▸ **What this task involves**: Reproduce exactly the opening lines of the listing, stopping after the line that contains "make_pull(which, frame @" and including it.

▸ **Given information**:
***
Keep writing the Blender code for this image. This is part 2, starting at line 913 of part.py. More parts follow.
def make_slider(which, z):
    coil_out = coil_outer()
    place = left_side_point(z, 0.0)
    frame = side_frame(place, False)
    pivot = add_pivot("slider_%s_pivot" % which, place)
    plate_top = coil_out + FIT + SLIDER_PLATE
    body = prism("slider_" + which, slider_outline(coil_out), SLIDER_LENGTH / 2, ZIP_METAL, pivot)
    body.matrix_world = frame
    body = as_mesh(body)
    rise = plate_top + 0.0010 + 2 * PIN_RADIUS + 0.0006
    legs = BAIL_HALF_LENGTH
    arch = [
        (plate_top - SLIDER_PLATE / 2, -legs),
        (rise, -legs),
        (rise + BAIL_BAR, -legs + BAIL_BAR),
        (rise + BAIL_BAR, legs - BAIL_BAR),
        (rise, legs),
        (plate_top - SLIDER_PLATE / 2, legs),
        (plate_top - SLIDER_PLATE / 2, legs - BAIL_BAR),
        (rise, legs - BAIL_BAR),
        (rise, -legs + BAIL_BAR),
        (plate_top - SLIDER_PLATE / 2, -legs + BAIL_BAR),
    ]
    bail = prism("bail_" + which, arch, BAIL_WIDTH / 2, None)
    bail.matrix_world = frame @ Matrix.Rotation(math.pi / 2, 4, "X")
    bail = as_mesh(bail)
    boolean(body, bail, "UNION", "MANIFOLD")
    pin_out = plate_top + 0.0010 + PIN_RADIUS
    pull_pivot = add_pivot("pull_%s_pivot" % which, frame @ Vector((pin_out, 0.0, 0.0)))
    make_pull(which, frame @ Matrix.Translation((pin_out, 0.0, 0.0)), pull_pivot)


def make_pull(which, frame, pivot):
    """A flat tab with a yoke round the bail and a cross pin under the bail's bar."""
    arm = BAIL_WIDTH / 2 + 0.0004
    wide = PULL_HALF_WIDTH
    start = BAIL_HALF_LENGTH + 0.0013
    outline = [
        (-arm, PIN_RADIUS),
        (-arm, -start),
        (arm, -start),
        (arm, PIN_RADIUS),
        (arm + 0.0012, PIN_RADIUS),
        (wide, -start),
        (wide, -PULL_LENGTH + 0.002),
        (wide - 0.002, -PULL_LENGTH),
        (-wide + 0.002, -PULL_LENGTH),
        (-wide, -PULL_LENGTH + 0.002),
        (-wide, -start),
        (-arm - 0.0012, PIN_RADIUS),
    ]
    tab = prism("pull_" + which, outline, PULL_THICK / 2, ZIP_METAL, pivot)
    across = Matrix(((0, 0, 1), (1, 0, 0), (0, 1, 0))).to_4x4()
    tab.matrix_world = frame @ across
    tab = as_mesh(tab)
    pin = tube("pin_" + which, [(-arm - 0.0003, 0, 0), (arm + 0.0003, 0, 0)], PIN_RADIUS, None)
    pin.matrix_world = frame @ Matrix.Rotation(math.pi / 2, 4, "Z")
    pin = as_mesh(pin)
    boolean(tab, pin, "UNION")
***
▸ **Task output**:
Keep writing the Blender code for this image. This is part 2, starting at line 913 of part.py. More parts follow.
def make_slider(which, z):
    coil_out = coil_outer()
    place = left_side_point(z, 0.0)
    frame = side_frame(place, False)
    pivot = add_pivot("slider_%s_pivot" % which, place)
    plate_top = coil_out + FIT + SLIDER_PLATE
    body = prism("slider_" + which, slider_outline(coil_out), SLIDER_LENGTH / 2, ZIP_METAL, pivot)
    body.matrix_world = frame
    body = as_mesh(body)
    rise = plate_top + 0.0010 + 2 * PIN_RADIUS + 0.0006
    legs = BAIL_HALF_LENGTH
    arch = [
        (plate_top - SLIDER_PLATE / 2, -legs),
        (rise, -legs),
        (rise + BAIL_BAR, -legs + BAIL_BAR),
        (rise + BAIL_BAR, legs - BAIL_BAR),
        (rise, legs),
        (plate_top - SLIDER_PLATE / 2, legs),
        (plate_top - SLIDER_PLATE / 2, legs - BAIL_BAR),
        (rise, legs - BAIL_BAR),
        (rise, -legs + BAIL_BAR),
        (plate_top - SLIDER_PLATE / 2, -legs + BAIL_BAR),
    ]
    bail = prism("bail_" + which, arch, BAIL_WIDTH / 2, None)
    bail.matrix_world = frame @ Matrix.Rotation(math.pi / 2, 4, "X")
    bail = as_mesh(bail)
    boolean(body, bail, "UNION", "MANIFOLD")
    pin_out = plate_top + 0.0010 + PIN_RADIUS
    pull_pivot = add_pivot("pull_%s_pivot" % which, frame @ Vector((pin_out, 0.0, 0.0)))
    make_pull(which, frame @ Matrix.Translation((pin_out, 0.0, 0.0)), pull_pivot)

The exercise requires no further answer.